12. A flow distributor for distributing a flow of fluid through a cooling body, the flow distributor comprising: wherein the flow distributor is formed within a solid metal layer which is bonded directly to an insulating layer to be cooled, and in that an aluminium layer is attached to the insulating layer on the side away from the metal layer, a number of power semiconductor components being attached to the aluminium layer.

an inlet manifold;

an outlet manifold; and

one or more flow cells, each being arranged to fluidly interconnect the inlet manifold and the outlet manifold, each flow cell comprising a cell inlet in fluid communication with the inlet manifold, a cell outlet in fluid communication with the outlet manifold, and a flow channel for guiding a flow of fluid from the cell inlet to the cell outlet,

13. The flow distributor according to claim 12 wherein the thickness of the insulating layer is 0.38 mm, such as between 0.2 mm and 0.5 mm, such as between 0.1 mm and 1 mm, such as between 0.01 mm and 10 mm.

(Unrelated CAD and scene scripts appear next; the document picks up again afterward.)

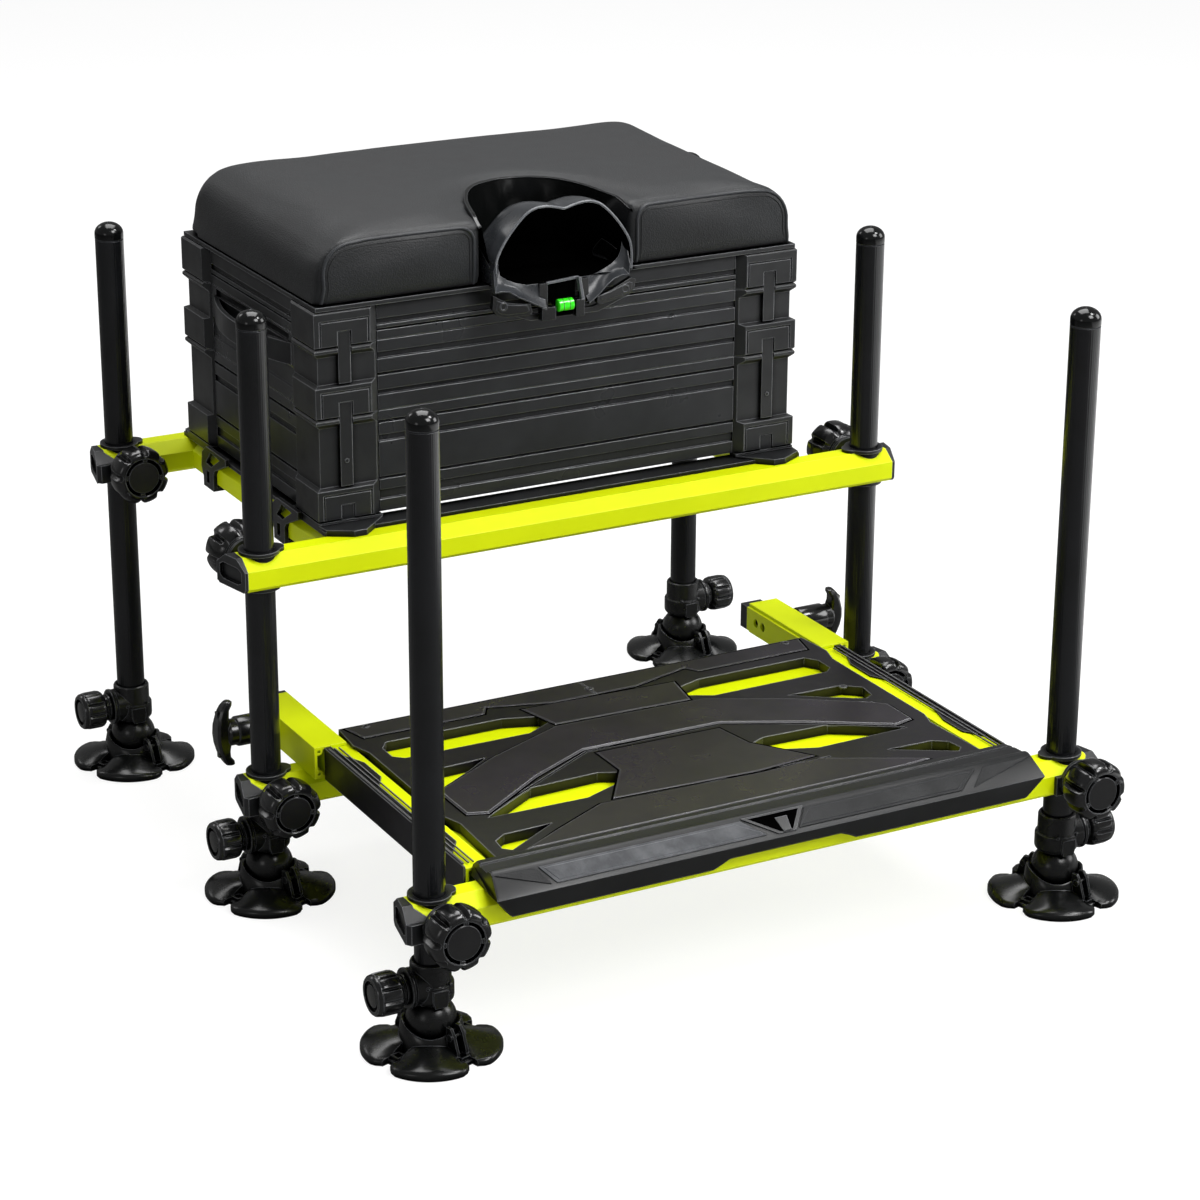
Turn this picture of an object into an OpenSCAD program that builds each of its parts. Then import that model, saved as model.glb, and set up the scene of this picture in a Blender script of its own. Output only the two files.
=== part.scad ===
/* [Overall layout] */
// distance between the left and the right legs
leg_span = 580; // [500:5:680]
// distance from the back of the box to the rear legs' middle line
rear_gap = 11; // [9:0.5:40]
// distance from the front legs to the legs of the footplate
footplate_reach = 313; // [300:1:380]
// height of the top face of the main tubes above the ground
frame_height = 303.5; // [290:0.5:400]

/* [Frame tubes] */
// depth of a cross tube from front to back
tube_depth = 40; // [38:1:46]
// height of a cross tube
tube_height = 27; // [24:1:34]
// wall of the extruded tubes
tube_wall = 2.5; // [2:0.1:3.5]
// depth of the sloping upper corner of a tube
slope_depth = 12; // [8:0.5:13]
// height of the sloping upper corner of a tube
slope_height = 9; // [6:0.5:12]
// small bevel along the lower corners of a tube
low_bevel = 3; // [1:0.5:4]
// length of tube outside the leg axis
tube_overhang = 18; // [16:0.5:24]
// width of a side rail of the main frame
side_rail_width = 28; // [24:1:34]

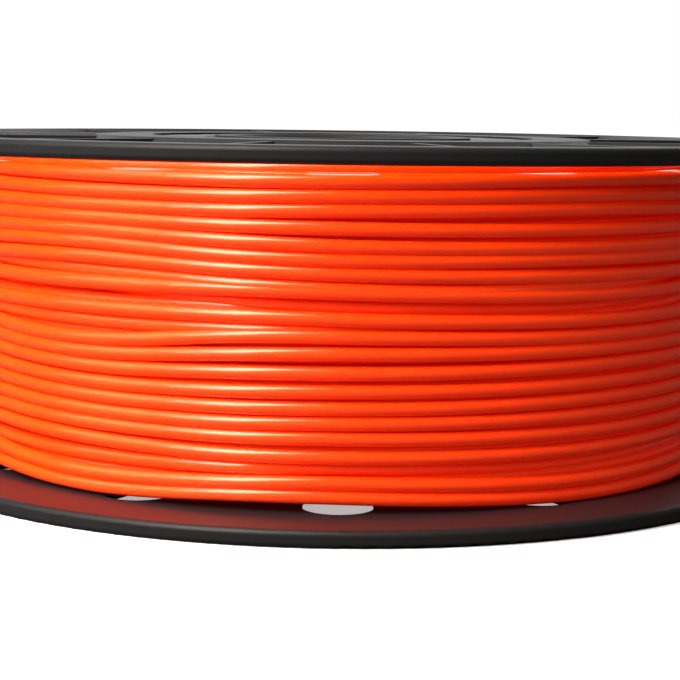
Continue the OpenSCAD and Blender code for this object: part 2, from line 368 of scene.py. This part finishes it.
@dataclass(frozen=True)
class MouldedPlastic:
    """Injection-moulded polystyrene or nylon from a spark-eroded mould: an even fine grain that breaks up
    the gloss, slow changes of sheen where the melt cooled, and edges rubbed a little paler."""

    name: str
    colour: str
    edge_colour: str
    roughness: float
    index: float = 1.58
    grain: float = 0.45  # mm; the real grain is about 0.1, drawn coarser to show
    grain_strength: float = 0.35
    grain_depth: float = 0.04  # mm
    sheen_patch: float = 40.0  # mm from one sheen to the next
    scuff: float = 6.0  # mm from one rubbed spot of an edge to the next

    def build(self) -> bpy.types.Material:
        """Makes the material.

        Returns:
            The material.
        """
        material, tree = new_material(self.name)
        coords = add_node(tree, "TexCoord")
        where = coords.outputs["Object"]
        rubbed = add_node(tree, "Attribute", {"attribute_name": "rubbed"})
        worn = add_node(
            tree, "Math", {"operation": "MULTIPLY"}, {0: rubbed.outputs["Fac"], 1: noise(tree, where, self.scuff, 4.0)}
        )
        colour = between(tree, worn.outputs[0], self.colour, self.edge_colour)
        sheen = noise(tree, where, self.sheen_patch, 2.0)
        rough = ramp(tree, sheen, 0.3, 0.7, self.roughness - 0.04, self.roughness + 0.05)
        bump = add_node(
            tree, "Bump", {"Strength": self.grain_strength, "Distance": self.grain_depth * MM},
            {"Height": noise(tree, where, self.grain, 2.0)},
        )
        end_surface(
            tree, {"IOR": self.index}, {"Base Color": colour, "Roughness": rough, "Normal": bump.outputs[0]}
        )
        return material


@dataclass(frozen=True)
class WoundCardboard:
    """Grey-brown core board, wound in a spiral from glued strips: matt, with short fibres and a thin dark
    line where one strip meets the next."""

    colour: str = "#b08d62"
    fibre_colour: str = "#8f6d45"
    strip: float = 38.0  # mm, height of one strip of the spiral
    seam: float = 0.015  # width of the dark line, as a share of the strip
    fibre: float = 1.2  # mm from one fibre to the next
    roughness: float = 0.85

    def build(self) -> bpy.types.Material:
        """Makes the material.

        Returns:
            The material.
        """
        material, tree = new_material("core_board")
        coords = add_node(tree, "TexCoord")
        xyz = add_node(tree, "SeparateXYZ", links={0: coords.outputs["Object"]})
        angle = add_node(tree, "Math", {"operation": "ARCTAN2"}, {0: xyz.outputs[1], 1: xyz.outputs[0]})
        turns = add_node(tree, "Math", {"operation": "DIVIDE", 1: 2 * math.pi}, {0: angle.outputs[0]})
        rise = add_node(tree, "Math", {"operation": "DIVIDE", 1: self.strip * MM}, {0: xyz.outputs[2]})
        both = add_node(tree, "Math", {"operation": "ADD"}, {0: turns.outputs[0], 1: rise.outputs[0]})
        saw = add_node(tree, "Math", {"operation": "FRACT"}, {0: both.outputs[0]})
        seam = ramp(tree, saw.outputs[0], 0.0, self.seam, 1.0, 0.0)
        fibre = noise(tree, coords.outputs["Object"], self.fibre, 5.0)
        streaks = ramp(tree, fibre, 0.35, 0.75, 0.0, 0.6)
        shade = add_node(tree, "Math", {"operation": "MAXIMUM"}, {0: seam, 1: streaks})
        colour = between(tree, shade.outputs[0], self.colour, self.fibre_colour)
        bump = add_node(tree, "Bump", {"Strength": 0.4, "Distance": 0.1 * MM}, {"Height": fibre})
        end_surface(tree, {"Roughness": self.roughness}, {"Base Color": colour, "Normal": bump.outputs[0]})
        return material


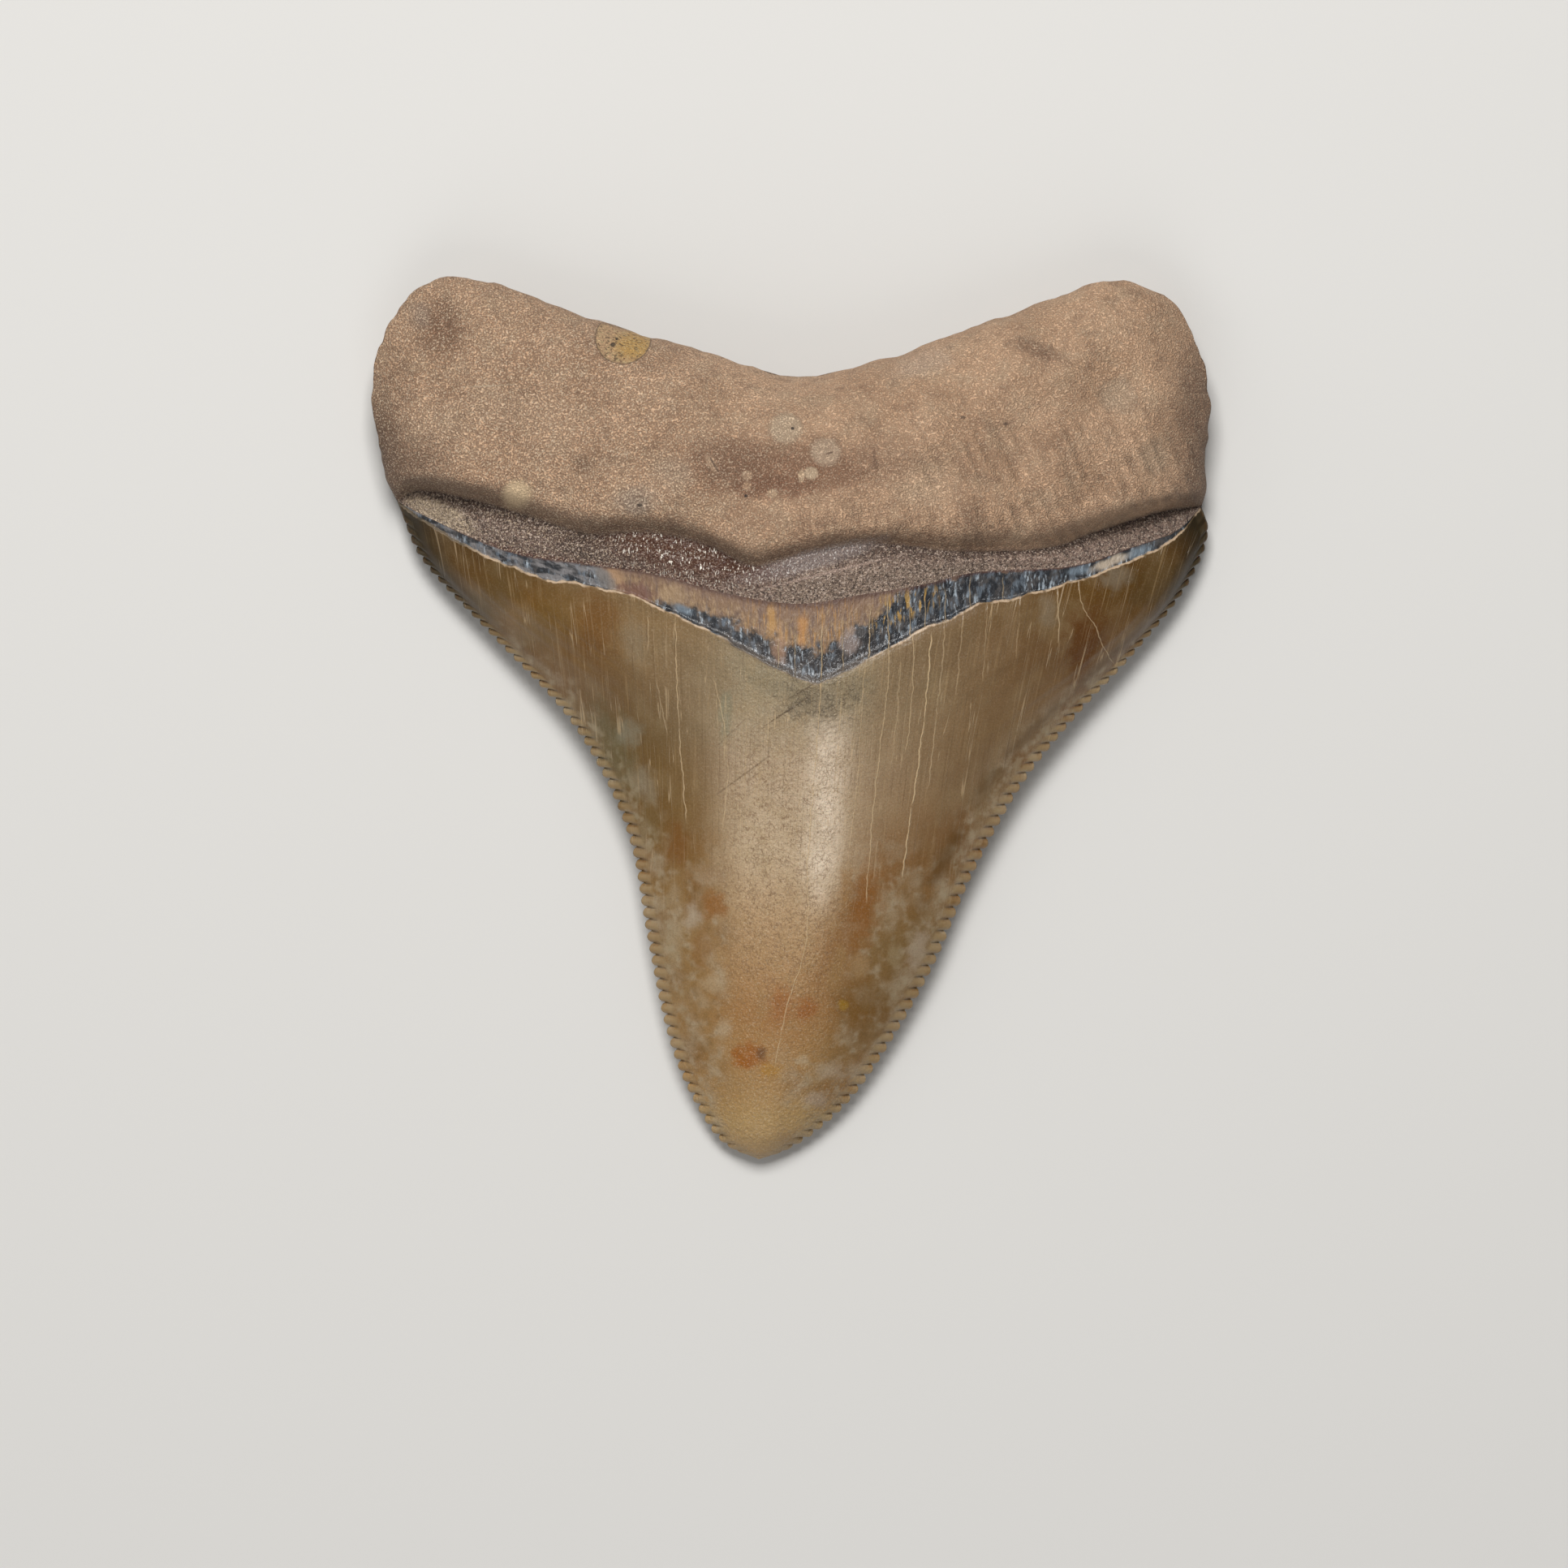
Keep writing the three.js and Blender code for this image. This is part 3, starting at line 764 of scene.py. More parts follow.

14. The flow distributor according to claim 12 wherein the insulating layer comprises a ceramic.

15. The flow distributor according to claim 12 wherein the inlet manifold, the outlet manifold and the one or more flow cells are formed by die casting.

16. The flow distributor according to claim 12 wherein the metal is aluminium or an aluminium alloy.

17. The flow distributor according to claim 12 wherein the thickness of the flow distributor is at least 0.5 mm.

18. The flow distributor according to claim 12 wherein at least one flow cell is so formed as to cause the fluid to repeatedly change direction when flowing from the cell inlet to the cell outlet.

19. The flow distributor according to claim 12 which is adapted to be connected to another at least substantially identical flow distributor in such a manner that the inlet manifold is connected to another at least substantially identical inlet manifold to form a common fluid inlet, and in such a manner that the outlet manifold is connected to another at least substantially identical outlet manifold to form a common fluid outlet, the flow distributor thereby being adapted to form part of a stack of flow distributors.

20. The flow distributor according to claim 13 wherein the insulating layer comprises a ceramic.